The guided-missile cruiser USS San Jacinto approaches at sea in the Atlantic Ocean June 6, 2012.

The guided-missile cruiser USS San Jacinto approaches at sea in the Atlantic Ocean June 6, 2012. // U.S. Navy

The Government Accountability Office denied a protest by General Dynamics’ C4 Systems of the Navy’s decision to award a $68.8 million contract to manage ship-to-shore  communications to Serco Inc. of Reston, Va.

The Automated Digital Network Systems III contract will provide the Navy with a package of commercial hardware and software to manage the transmission of data, voice, and video over multiple satellite and radio paths from shipboard local area networks.

In its protest, General Dynamics said the Space and Naval Warfare Systems Command did not consider the potential conflict of interest inherent in Serco’s employment of an engineer who previously worked for General Dynamics on an earlier ADNS contract. The company also charged SPAWAR did not conduct “meaningful discussions” with it on weaknesses in its proposal.

In a decision posted to its bid protest website yesterday, GAO found that SPAWAR did consider the Serco engineer’s previous employment with General Dynamics and determined it did not provide Serco with a competitive advantage.

SPAWAR did identify what it said were three “minor weaknesses” in the General Dynamics proposal and GAO said agencies are not required to engage in “all-encompassing discussions” on their proposals and are not required to advise bidders of minor weaknesses.
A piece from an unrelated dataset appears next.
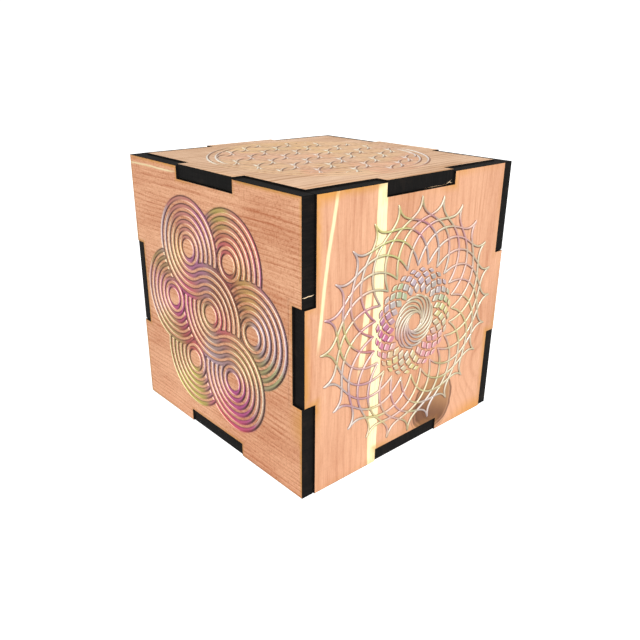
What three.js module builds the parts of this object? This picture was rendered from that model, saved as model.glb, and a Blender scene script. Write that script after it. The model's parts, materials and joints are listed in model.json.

GAO’s decision disclosed that SPAWAR rated Serco’s technical approach for ADNS II “outstanding” and gave General Dynamics a rating of “satisfactory.”

The Navy plans to use ADNS III to manage shipboard traffic over multiple satellite and radio links, including high-frequency radio and even short-range Wi-Fi to provide an aggregate throughput of between 25 and 30 megabits per second, a vast improvement over single satellite links that have a data rate of 1 megabit per second or less.

General Dynamics won a $5.5 million contract to develop ADNS II in 2006. In October 2010 the Navy put the project out for competitive bids and awarded the contract to Serco on July 6.